The ammunition supply tubes 48a and 48b carry a limited number of ammunition rounds. If the firing is sufficiently prolonged to deplete the tubes of ammunition it is then necessary to replenish the tubes with new rounds from storage area 32 (FIG. 1) in hull 14. FIGS. 1 and 11 illustrates the general features of a conveyor mechanism for transferring ammunition from the hull into supply tubes 48a and 48b. Before the conveyor mechanism is activated it is necessary that fluid power cylinder 65 (FIG. 1) be activated to move gun 34 to the depressed condition shown in dashed lines in FIG. 1.

With gun 34 in a depressed condition the supply tubes 48a and 48b are located above ammunition delivery openings in the hull top wall 18. Each delivery opening is aligned with a cut-out area of the superjacent supply tube. FIG. 11 illustrates the conveyor system for delivering rounds of ammunition from the hull into supply tube 48a. A similar non-illustrated conveyor system is necessary for moving ammunition into tube 48b. The FIG. 11 system comprises a container 102 having internal sinuous walls 104 that define a sinuous chute for individual ammunition rounds 67 that are initially loaded through an entry opening closed by a door 106. The individual rounds are separated from one another by individual bars or rods 108 whose opposite ends are connected to endless chains 110. These chains are trained over five individual sprockets 113 carried on rotary support shafts 112. One of these shafts carries an additional sprocket 114 that meshes with a drive chain 116. A small hydraulic motor 118 powers chain 116 and hence the driven sprocket 114 and associated sprocket 113. Limit switches or other control mechanisms are utilized to produce step-like motion of chains 110, sufficient to move individual rounds of ammunition upwardly through a delivery opening formed by hinged doors 120. Chain motion is interrupted when the uppermost ammunition round has advanced completely into the interior of tube 48a. At that point in time the motor 72 for tube 48a is activated to advance the inserted round along tube 48a. Motors 72 and 118 operated in alternating sequence until tube 48a is completely filled with ammunition. The various pins 69 (FIG. 9) form a conveyor mechanism for the ammunition in tube 48a.

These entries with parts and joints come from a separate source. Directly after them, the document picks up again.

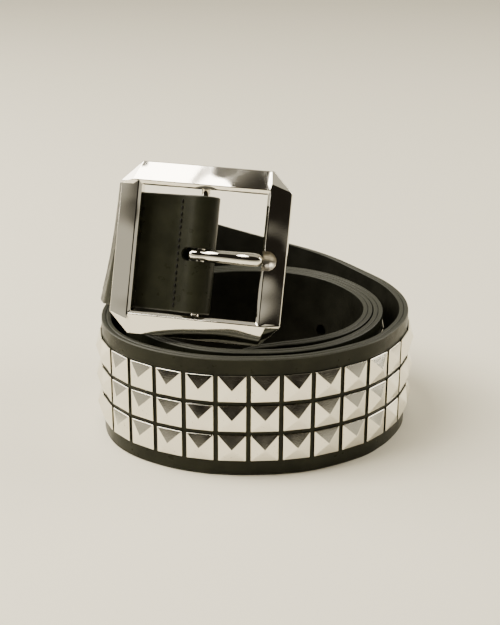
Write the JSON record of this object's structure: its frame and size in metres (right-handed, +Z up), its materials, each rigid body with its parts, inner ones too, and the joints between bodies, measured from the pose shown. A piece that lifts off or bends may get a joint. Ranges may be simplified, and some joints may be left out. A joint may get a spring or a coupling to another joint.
{
  "type": "studded belt",
  "caption": "Rolled leather belt covered in rows of pyramid studs, with a square metal buckle whose prong swings on the centre bar.",
  "frame": {"origin": "on the surface the belt stands on, under the middle of the whole rolled belt", "axes": "+Z up, along the coil's axis and across the strap's width; -Y towards the side the buckle faces; +X to the viewer's right"},
  "size_m": [0.1182, 0.1208, 0.1028],
  "materials": {
    "leather_face": "smooth glossy black",
    "leather_lining": "smooth satin black",
    "buckle_metal": "polished",
    "stud_metal": "polished"
  },
  "bodies": {
    "belt": {"studded_face": "leather_face", "strap_lining": "leather_lining", "buckle_frame": "buckle_metal", "centre_bar": "buckle_metal"},
    "prong": {"prong": "buckle_metal"}
  },
  "joints": [
    {"name": "prong_swing", "type": "hinge", "parent": "belt", "child": "prong", "pos_m": [-0.01959, -0.03388, 0.07367], "axis": [-0.0901, -0.342, -0.9354], "range_deg": [0, 95]}
  ]
}
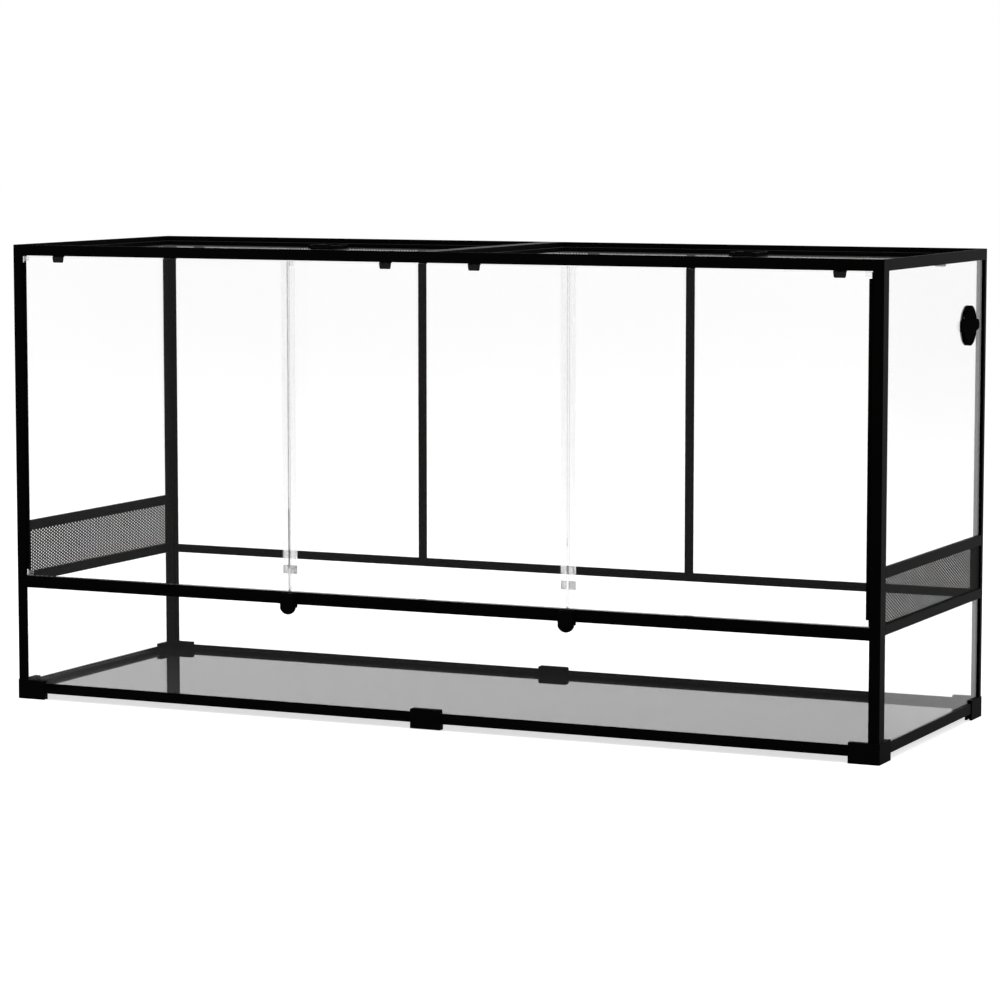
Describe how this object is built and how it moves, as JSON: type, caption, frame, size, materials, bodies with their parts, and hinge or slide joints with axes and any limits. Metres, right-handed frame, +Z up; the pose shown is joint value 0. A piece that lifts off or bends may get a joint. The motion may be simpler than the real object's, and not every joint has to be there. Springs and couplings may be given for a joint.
{
  "type": "reptile terrarium",
  "caption": "Low wide glass terrarium with a black profile frame, hinged front doors over a deep front pane, turn latches, mesh lids, side vents and a round cable port.",
  "frame": {"origin": "centre of the overall box at the ground plane", "axes": "+X along the width to the viewer's right, -Y towards the doors, +Z up"},
  "size_m": [1.2012, 0.4086, 0.6],
  "materials": {
    "black_profile": "satin black powder coat on extruded aluminium",
    "black_plastic": "fine-grained black moulding",
    "perforated_sheet": "black coated sheet with staggered round holes",
    "clear_plastic": "clear extruded plastic, slightly hazy",
    "clear_glass": "polished float glass",
    "floor_glass": "dark tinted float glass, mirror-like at low angles"
  },
  "bodies": {
    "frame": {"post_front_left": "black_profile", "post_front_right": "black_profile", "post_rear_left": "black_profile", "post_rear_right": "black_profile", "rail_top_front": "black_profile", "rail_top_rear": "black_profile", "rail_top_left": "black_profile", "rail_top_right": "black_profile", "bar_top": "black_profile", "rail_mid_front": "black_profile", "rail_mid_rear": "black_profile", "divider_rear_left": "black_profile", "divider_rear_right": "black_profile", "vent_frame_left": "black_profile", "vent_frame_right": "black_profile", "rail_bottom_front": "black_profile", "rail_bottom_rear": "black_profile", "rail_bottom_left": "black_profile", "rail_bottom_right": "black_profile", "block_front_left": "black_plastic", "block_front_right": "black_plastic", "block_rear_left": "black_plastic", "block_rear_right": "black_plastic", "coupling_front": "black_plastic", "coupling_rear": "black_plastic", "floor_pane": "floor_glass", "pane_front_lower": "clear_glass", "pane_rear_lower": "clear_glass", "pane_left_lower": "clear_glass", "pane_right_lower": "clear_glass", "pane_left_upper": "clear_glass", "pane_right_upper": "clear_glass", "pane_rear_left": "clear_glass", "pane_rear_middle": "clear_glass", "pane_rear_right": "clear_glass", "vent_mesh_left": "perforated_sheet", "vent_mesh_right": "perforated_sheet", "port_body": "black_plastic", "port_nut": "black_plastic", "latch_base_left": "black_plastic", "latch_base_right": "black_plastic"},
    "door_left": {"door_left": "clear_glass", "door_left_fittings": "clear_plastic"},
    "door_middle": {"door_middle": "clear_glass", "door_middle_fittings": "clear_plastic"},
    "door_right": {"door_right": "clear_glass", "door_right_fittings": "clear_plastic"},
    "latch_left": {"latch_left": "black_plastic"},
    "latch_right": {"latch_right": "black_plastic"},
    "lid_left": {"lid_rim_left": "black_plastic", "lid_clips_left": "black_plastic", "lid_mesh_left": "perforated_sheet", "inlet_left": "black_plastic"},
    "lid_right": {"lid_rim_right": "black_plastic", "lid_clips_right": "black_plastic", "lid_mesh_right": "perforated_sheet", "inlet_right": "black_plastic"},
    "shutter_left": {"shutter_left": "black_plastic"},
    "shutter_right": {"shutter_right": "black_plastic"},
    "port_cap": {"port_cap": "black_plastic"}
  },
  "joints": [
    {"name": "door_left_hinge", "type": "hinge", "parent": "frame", "child": "door_left", "pos_m": [-0.58, -0.1939, 0.1651], "axis": [0, 0, -1], "range_deg": [0, 100]},
    {"name": "door_middle_hinge", "type": "hinge", "parent": "frame", "child": "door_middle", "pos_m": [-0.1871, -0.1939, 0.1651], "axis": [0, 0, -1], "range_deg": [0, 100]},
    {"name": "door_right_hinge", "type": "hinge", "parent": "frame", "child": "door_right", "pos_m": [0.58, -0.1939, 0.1651], "axis": [0, 0, 1], "range_deg": [0, 100]},
    {"name": "latch_left_turn", "type": "hinge", "parent": "frame", "child": "latch_left", "pos_m": [-0.1923, -0.1963, 0.156], "axis": [0, 1, 0], "range_deg": [-180, 0]},
    {"name": "latch_right_turn", "type": "hinge", "parent": "frame", "child": "latch_right", "pos_m": [0.195, -0.1963, 0.156], "axis": [0, 1, 0], "range_deg": [-180, 0]},
    {"name": "lid_left_lift", "type": "slide", "parent": "frame", "child": "lid_left", "axis": [0, 0, 1], "range_m": [0, 0.15]},
    {"name": "lid_right_lift", "type": "slide", "parent": "frame", "child": "lid_right", "axis": [0, 0, 1], "range_m": [0, 0.15]},
    {"name": "shutter_left_slide", "type": "slide", "parent": "lid_left", "child": "shutter_left", "axis": [0, -1, 0], "range_m": [0, 0.03]},
    {"name": "shutter_right_slide", "type": "slide", "parent": "lid_right", "child": "shutter_right", "axis": [0, -1, 0], "range_m": [0, 0.03]},
    {"name": "port_cap_turn", "type": "hinge", "parent": "frame", "child": "port_cap", "pos_m": [0.5996, 0.1382, 0.5055], "axis": [1, 0, 0], "range_deg": [0, 90]}
  ]
}
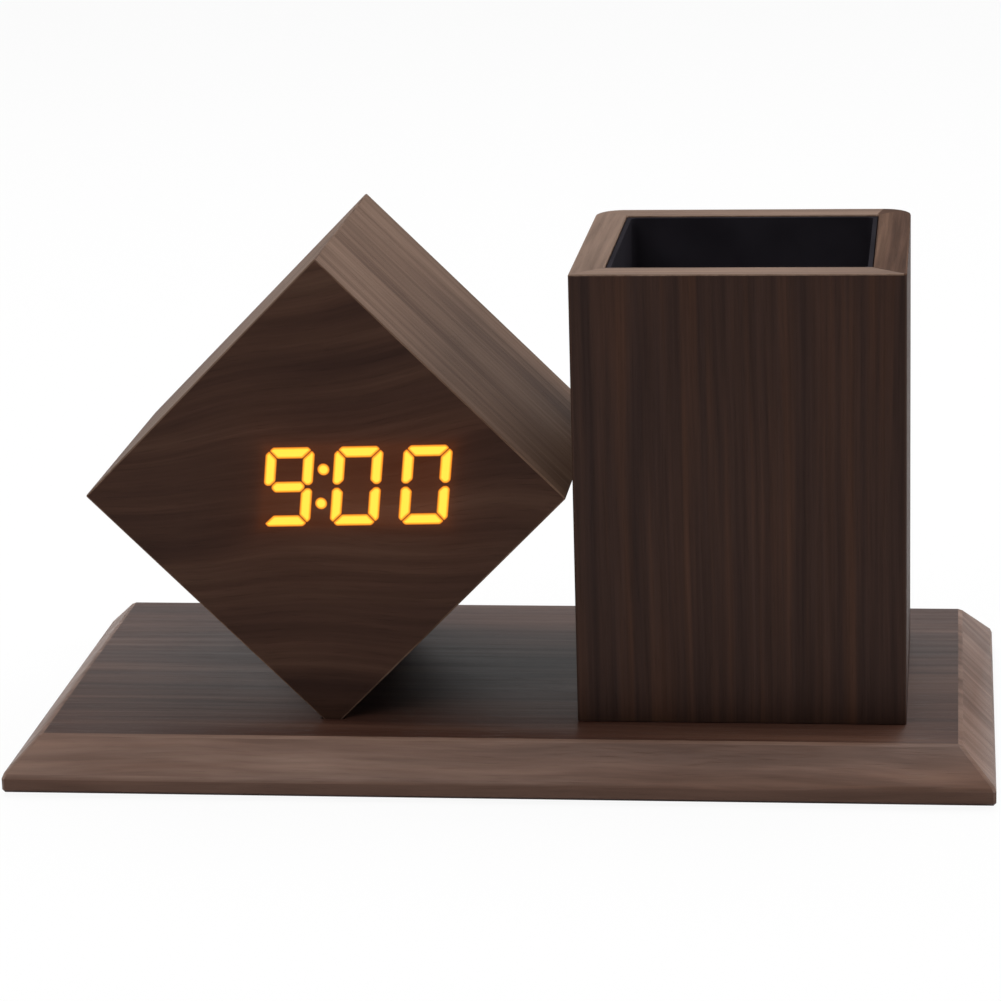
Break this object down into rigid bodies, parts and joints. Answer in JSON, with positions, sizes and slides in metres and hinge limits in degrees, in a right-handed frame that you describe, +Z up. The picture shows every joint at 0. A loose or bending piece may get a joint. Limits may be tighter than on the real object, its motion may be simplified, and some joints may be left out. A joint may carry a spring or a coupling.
{
  "type": "digital alarm clock with pen cup",
  "caption": "Wooden cube LED clock standing on one edge beside a square pen cup, both fixed to one chamfered board with rubber feet, with a battery door and push keys at the rear.",
  "frame": {"origin": "on the surface that the feet stand on, under the middle of the board", "axes": "+X runs along the board to the viewer's right, from the clock to the cup, +Y runs away from the viewer, +Z is up"},
  "size_m": [0.173, 0.092, 0.0929],
  "materials": {
    "walnut_veneer": "satin",
    "walnut_board": "satin",
    "raw_board": "matt",
    "cup_lining": "satin",
    "black_plastic": "satin",
    "white_plastic": "satin",
    "lit_segments": "gloss",
    "circuit_laminate": "satin",
    "plated_steel": "satin",
    "rubber_foot": "matt",
    "cell_sleeve": "gloss",
    "red_lead": "satin",
    "ribbon": "satin"
  },
  "bodies": {
    "desk_set": {"base_board": "walnut_board", "battery_lead_negative": "black_plastic", "battery_lead_positive": "red_lead", "board_screw_high": "plated_steel", "board_screw_low": "plated_steel", "board_spacer_high": "white_plastic", "board_spacer_low": "white_plastic", "buzzer": "black_plastic", "cell_1": "cell_sleeve", "cell_2": "cell_sleeve", "cell_3": "cell_sleeve", "clock_case": "walnut_veneer", "clock_chip": "black_plastic", "coin_cell": "plated_steel", "coin_cell_holder": "black_plastic", "contact_link_lower": "plated_steel", "contact_link_upper": "plated_steel", "contact_negative": "plated_steel", "contact_positive": "plated_steel", "corner_block_left": "raw_board", "corner_block_right": "raw_board", "cover_screw_left": "plated_steel", "cover_screw_right": "plated_steel", "cup_case": "walnut_veneer", "cup_floor": "raw_board", "cup_liner": "cup_lining", "cup_screw_left": "plated_steel", "cup_screw_right": "plated_steel", "foot_front_left": "rubber_foot", "foot_front_right": "rubber_foot", "foot_rear_left": "rubber_foot", "foot_rear_right": "rubber_foot", "front_panel": "walnut_veneer", "key_board": "circuit_laminate", "key_board_screw_left": "plated_steel", "key_board_screw_right": "plated_steel", "light_guide": "lit_segments", "main_board": "circuit_laminate", "microphone": "plated_steel", "power_jack": "black_plastic", "rear_cover": "black_plastic", "reflector": "white_plastic", "ribbon_cable": "ribbon", "seat_block": "raw_board", "seat_screw_front": "plated_steel", "seat_screw_rear": "plated_steel", "switch_down": "plated_steel", "switch_set": "plated_steel", "switch_up": "plated_steel", "thermistor": "black_plastic", "timing_crystal": "plated_steel"},
    "key_set": {"button_set": "black_plastic", "plunger_set": "black_plastic"},
    "key_up": {"button_up": "black_plastic", "plunger_up": "black_plastic"},
    "key_down": {"button_down": "black_plastic", "plunger_down": "black_plastic"},
    "door": {"battery_door": "black_plastic"}
  },
  "joints": [
    {"name": "set_key", "type": "slide", "parent": "desk_set", "child": "key_set", "axis": [0, -1, 0], "range_m": [0, 0.0005], "stiffness_N_per_m": 400},
    {"name": "up_key", "type": "slide", "parent": "desk_set", "child": "key_up", "axis": [0, -1, 0], "range_m": [0, 0.0005], "stiffness_N_per_m": 400},
    {"name": "down_key", "type": "slide", "parent": "desk_set", "child": "key_down", "axis": [0, -1, 0], "range_m": [0, 0.0005], "stiffness_N_per_m": 400},
    {"name": "battery_door_hinge", "type": "hinge", "parent": "desk_set", "child": "door", "pos_m": [-0.03432, 0.0283, 0.05485], "axis": [0.7071, 0, 0.7071], "range_deg": [0, 85]}
  ]
}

As noted previously, each tube 48a or 48b is supplied with ammunition from a separate ammunition source in the hull. Numeral 32 in FIG. 1 collectively references these ammunition sources as two rows of ammunition, each equipped with a conveyor mechanism similar to that shown in FIG. 11. Entry openings in supply tubes 48a and 48b are staggered or offset in accordance with the locations of the respective rows of ammunition in the hull. As previously noted, different types of ammunition may be introduced into the different supply tubes 48a and 48b, by preselection of ammunition initially introduced through the respective door 106 (FIG. 11).

By way of recapitulation, there is shown a military vehicle 10 that includes a relatively large man-accommodating turret 26 rotatable in the azimuth plane to move the overhead gun 34 around turret rotation axis 28. The gun is bodily elevatable between the FIG. 1 and FIG. 3 positions by activation of fluid cylinders 50. Additionally the gun is rotationally adjustable around pivot axis 42 by activation of two other fluid cylinders 65. Gun movement mechanisms are designed to permit a relatively large swing of the gun around pivot axis 42, thus enabling the gun to be used both for ground targets (other tanks, trucks, fortifications, etc.) and aircraft. The illustrated gun movement mechanism is substantially completely external of the hull and turret (except for the hydraulic pump and accumulator). The fluid cylinders 50 and 65 are located to conjointly resist displacement of the gun receiver 44 in the axial direction; accordingly the gun receiver provides a relatively stable support structure for gun barrel 46 during recoil motion.

The external gun is supplied with ammunition from storage zone 32 in the hull (see FIG. 1). As can be visualized from FIG. 11, individual rounds of ammunition are conveyed upwardly from the hull storage into tubes 48a and 48b that are suspended from gun receiver 44. After the tubes have been charged with ammunition the gun can be elevated from the FIG. 1 loading position shown in dashed lines. Individual ammunition rounds are translated along tubes 48a and 48b into transfer arms 77 or 78 preparatory to being charged into the gun firing chamber 82. Movement of ammunition along tubes 48a and 48b is accomplished by hydraulic motors 72 (FIGS. 8 through 10). Transfer arms 77 and 78 are preferably operated by recoil movement of the gun barrel.

I wish it to be understood that I do not desire to be limited to the exact details of construction shown and described for obvious modifications will occur to a person skilled in the art.

Claims

1. A military vehicle comprising a hull, a man-accommodating turret mounted on the hull for rotatable movement in the azimuth plane; a gun located about the turret to normally assume a level attitude; a gun elevating lever having a first pivot connection with the turret and a second pivot connection with the gun; first fluid power cylinder means trained between the turret and the gun elevating lever for swinging said lever around the first pivot connection, thereby, changing the elevation point of the second pivot connection, a toggle linkage pivotably trained between the turret and the second pivot connection; a second fluid power cylinder means pivotably trained between the toggle linkage and the gun for swinging said gun around the second pivot connection; said hull having at its frontal end an upper wall that slopes downwardly and forwardly; ammunition storage means within the hull beneath the sloping wall; an ammunition delivery opening in the sloping wall; said gun having at least one ammunition supply tube extending along the undersurface of the gun barrel for delivering ammunition to the aft end of the gun; said supply tube being dimensional so that its forward end registers with the ammunition delivery opening in the sloping wall of the hull when the second power cylinder means is activated to move the gun to an angularly depressed position.

2. The vehicle of claim 1 wherein the ammunition storage means includes a first conveyor for sequentially moving rounds of ammunition through the delivery opening into the aforementioned supply tube.

3. The vehicle of claim 2 further comprising a second conveyor for moving rounds of ammunition through the supply tube toward the aft end of the gun.